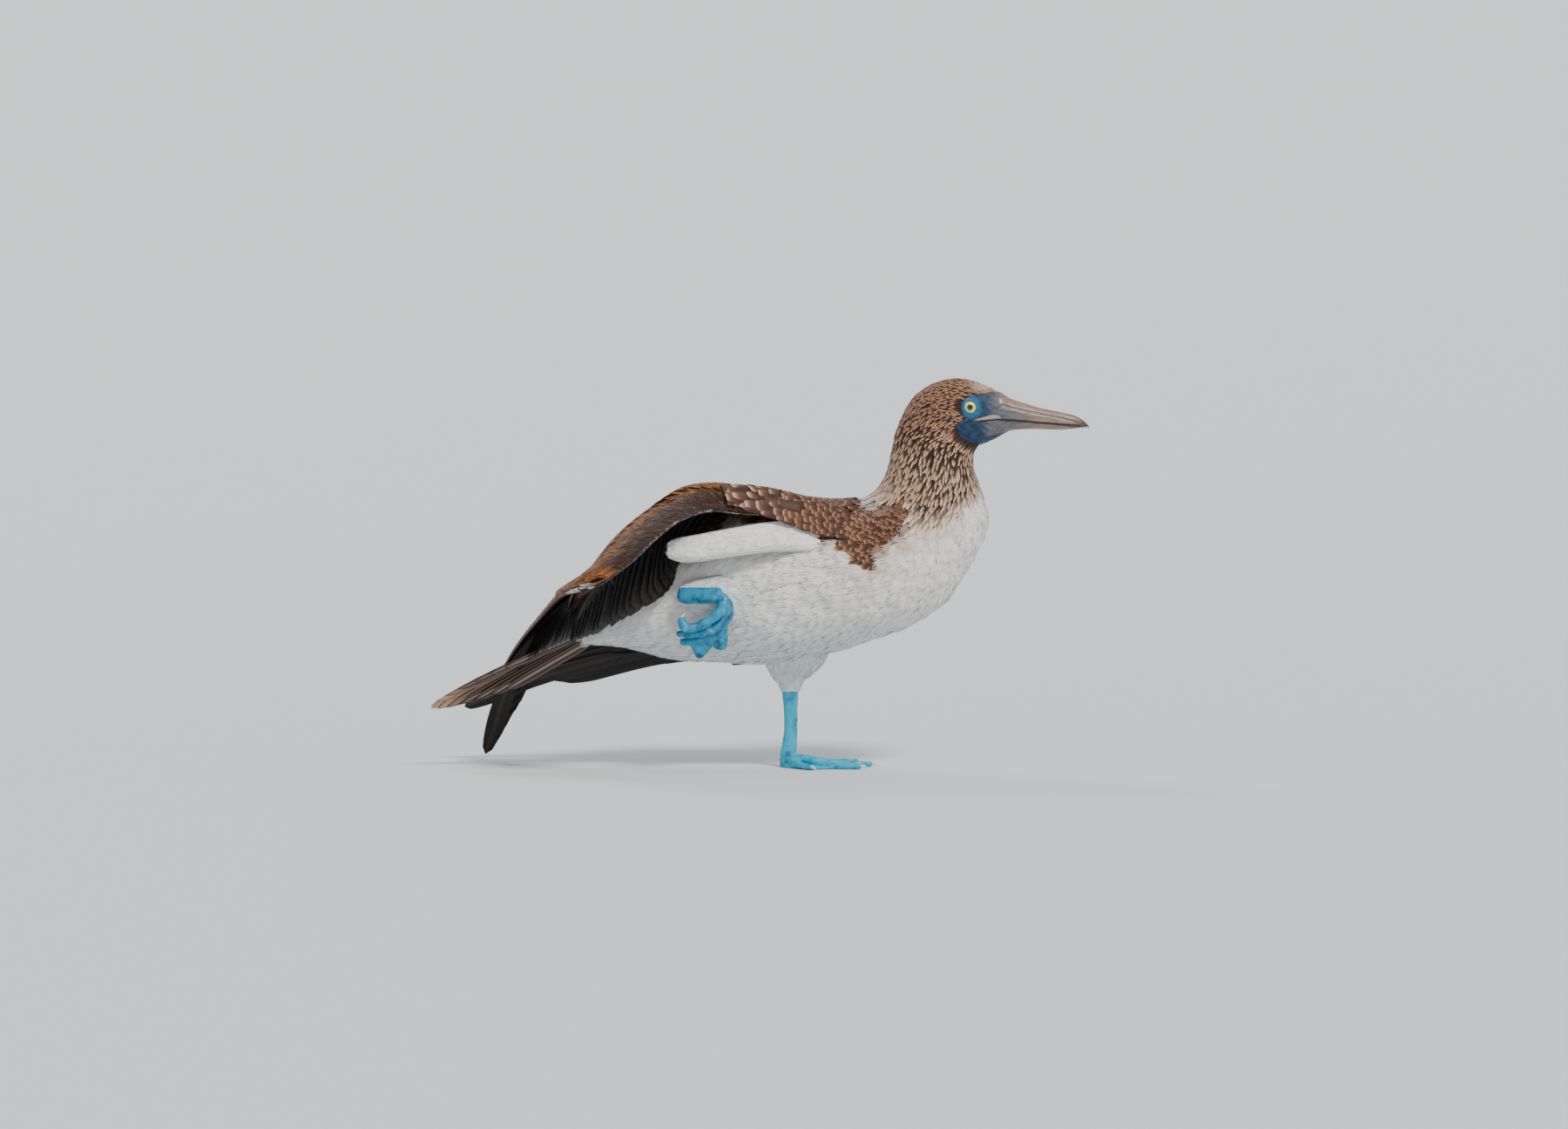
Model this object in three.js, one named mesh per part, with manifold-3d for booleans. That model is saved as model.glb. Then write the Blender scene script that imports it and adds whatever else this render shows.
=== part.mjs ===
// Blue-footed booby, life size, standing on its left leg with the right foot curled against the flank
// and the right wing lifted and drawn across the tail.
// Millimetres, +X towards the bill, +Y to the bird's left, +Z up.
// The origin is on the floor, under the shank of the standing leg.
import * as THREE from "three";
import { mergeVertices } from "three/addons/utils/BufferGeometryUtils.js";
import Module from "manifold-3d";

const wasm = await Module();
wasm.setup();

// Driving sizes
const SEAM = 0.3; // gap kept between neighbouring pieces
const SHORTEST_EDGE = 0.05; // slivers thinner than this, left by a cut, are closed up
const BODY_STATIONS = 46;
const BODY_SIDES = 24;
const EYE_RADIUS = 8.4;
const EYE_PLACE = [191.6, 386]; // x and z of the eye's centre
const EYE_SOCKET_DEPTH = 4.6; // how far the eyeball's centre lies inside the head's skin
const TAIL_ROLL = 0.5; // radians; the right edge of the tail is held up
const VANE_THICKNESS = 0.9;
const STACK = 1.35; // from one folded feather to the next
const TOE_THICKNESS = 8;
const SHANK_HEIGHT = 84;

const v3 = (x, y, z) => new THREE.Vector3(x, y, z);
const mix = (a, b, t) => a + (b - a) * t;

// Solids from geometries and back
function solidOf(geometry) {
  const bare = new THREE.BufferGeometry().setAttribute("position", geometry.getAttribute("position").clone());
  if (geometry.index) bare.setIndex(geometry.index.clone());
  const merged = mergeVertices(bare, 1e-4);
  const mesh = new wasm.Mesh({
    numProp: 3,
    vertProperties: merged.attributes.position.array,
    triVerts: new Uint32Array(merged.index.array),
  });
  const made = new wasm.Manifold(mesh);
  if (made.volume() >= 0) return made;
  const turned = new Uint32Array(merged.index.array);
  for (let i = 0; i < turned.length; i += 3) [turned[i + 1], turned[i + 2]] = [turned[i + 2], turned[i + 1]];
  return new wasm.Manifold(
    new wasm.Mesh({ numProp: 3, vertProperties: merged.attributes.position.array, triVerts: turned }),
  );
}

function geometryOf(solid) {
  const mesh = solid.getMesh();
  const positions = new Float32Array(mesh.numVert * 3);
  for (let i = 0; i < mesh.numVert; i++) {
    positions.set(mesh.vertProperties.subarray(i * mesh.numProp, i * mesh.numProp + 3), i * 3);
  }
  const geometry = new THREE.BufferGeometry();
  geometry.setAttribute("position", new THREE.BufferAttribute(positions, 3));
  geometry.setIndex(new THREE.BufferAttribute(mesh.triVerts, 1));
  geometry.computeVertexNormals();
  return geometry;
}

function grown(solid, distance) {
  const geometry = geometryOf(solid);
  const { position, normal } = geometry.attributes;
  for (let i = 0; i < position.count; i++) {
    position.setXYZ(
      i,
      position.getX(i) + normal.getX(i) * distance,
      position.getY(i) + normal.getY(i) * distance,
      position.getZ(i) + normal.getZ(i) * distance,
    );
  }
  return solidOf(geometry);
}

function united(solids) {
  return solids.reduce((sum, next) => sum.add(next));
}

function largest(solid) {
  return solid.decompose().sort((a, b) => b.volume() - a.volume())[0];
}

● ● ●

> _Problem to solve_: Write the whole listing out again. Keep every line exactly as it is.

> _Solved problem_:
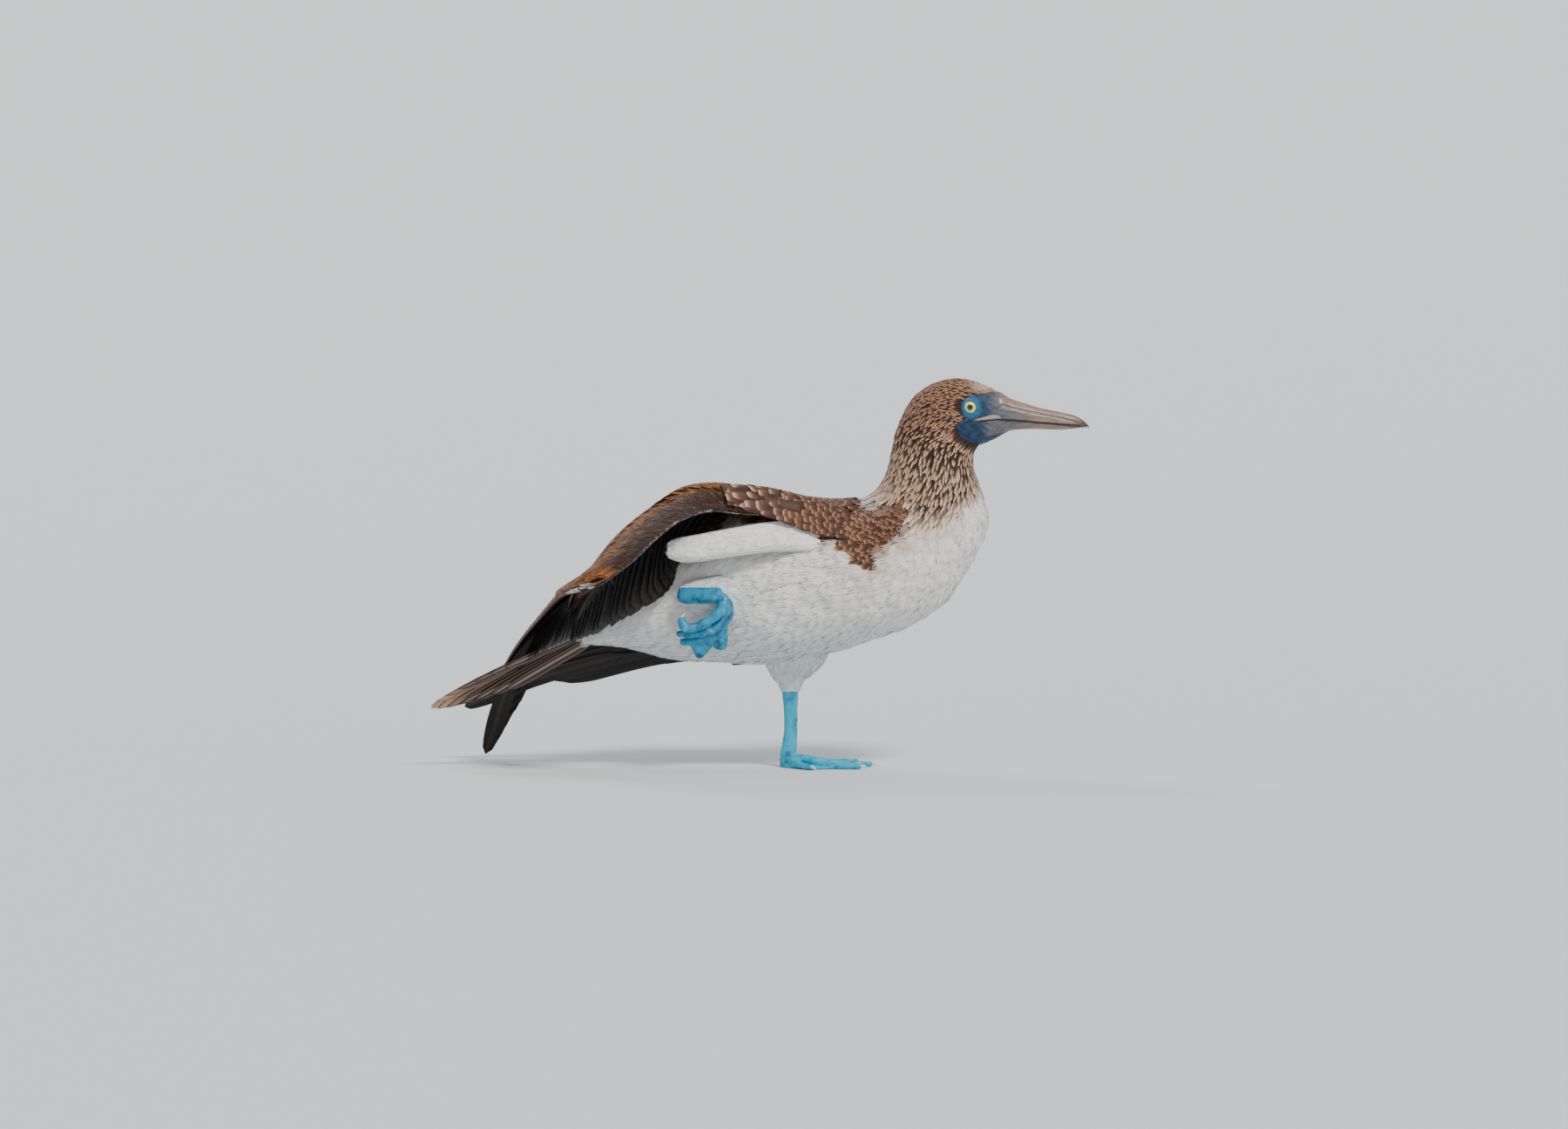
Model this object in three.js, one named mesh per part, with manifold-3d for booleans. That model is saved as model.glb. Then write the Blender scene script that imports it and adds whatever else this render shows.
=== part.mjs ===
// Blue-footed booby, life size, standing on its left leg with the right foot curled against the flank
// and the right wing lifted and drawn across the tail.
// Millimetres, +X towards the bill, +Y to the bird's left, +Z up.
// The origin is on the floor, under the shank of the standing leg.
import * as THREE from "three";
import { mergeVertices } from "three/addons/utils/BufferGeometryUtils.js";
import Module from "manifold-3d";

const wasm = await Module();
wasm.setup();

// Driving sizes
const SEAM = 0.3; // gap kept between neighbouring pieces
const SHORTEST_EDGE = 0.05; // slivers thinner than this, left by a cut, are closed up
const BODY_STATIONS = 46;
const BODY_SIDES = 24;
const EYE_RADIUS = 8.4;
const EYE_PLACE = [191.6, 386]; // x and z of the eye's centre
const EYE_SOCKET_DEPTH = 4.6; // how far the eyeball's centre lies inside the head's skin
const TAIL_ROLL = 0.5; // radians; the right edge of the tail is held up
const VANE_THICKNESS = 0.9;
const STACK = 1.35; // from one folded feather to the next
const TOE_THICKNESS = 8;
const SHANK_HEIGHT = 84;

const v3 = (x, y, z) => new THREE.Vector3(x, y, z);
const mix = (a, b, t) => a + (b - a) * t;

// Solids from geometries and back
function solidOf(geometry) {
  const bare = new THREE.BufferGeometry().setAttribute("position", geometry.getAttribute("position").clone());
  if (geometry.index) bare.setIndex(geometry.index.clone());
  const merged = mergeVertices(bare, 1e-4);
  const mesh = new wasm.Mesh({
    numProp: 3,
    vertProperties: merged.attributes.position.array,
    triVerts: new Uint32Array(merged.index.array),
  });
  const made = new wasm.Manifold(mesh);
  if (made.volume() >= 0) return made;
  const turned = new Uint32Array(merged.index.array);
  for (let i = 0; i < turned.length; i += 3) [turned[i + 1], turned[i + 2]] = [turned[i + 2], turned[i + 1]];
  return new wasm.Manifold(
    new wasm.Mesh({ numProp: 3, vertProperties: merged.attributes.position.array, triVerts: turned }),
  );
}

function geometryOf(solid) {
  const mesh = solid.getMesh();
  const positions = new Float32Array(mesh.numVert * 3);
  for (let i = 0; i < mesh.numVert; i++) {
    positions.set(mesh.vertProperties.subarray(i * mesh.numProp, i * mesh.numProp + 3), i * 3);
  }
  const geometry = new THREE.BufferGeometry();
  geometry.setAttribute("position", new THREE.BufferAttribute(positions, 3));
  geometry.setIndex(new THREE.BufferAttribute(mesh.triVerts, 1));
  geometry.computeVertexNormals();
  return geometry;
}

function grown(solid, distance) {
  const geometry = geometryOf(solid);
  const { position, normal } = geometry.attributes;
  for (let i = 0; i < position.count; i++) {
    position.setXYZ(
      i,
      position.getX(i) + normal.getX(i) * distance,
      position.getY(i) + normal.getY(i) * distance,
      position.getZ(i) + normal.getZ(i) * distance,
    );
  }
  return solidOf(geometry);
}

function united(solids) {
  return solids.reduce((sum, next) => sum.add(next));
}

function largest(solid) {
  return solid.decompose().sort((a, b) => b.volume() - a.volume())[0];
}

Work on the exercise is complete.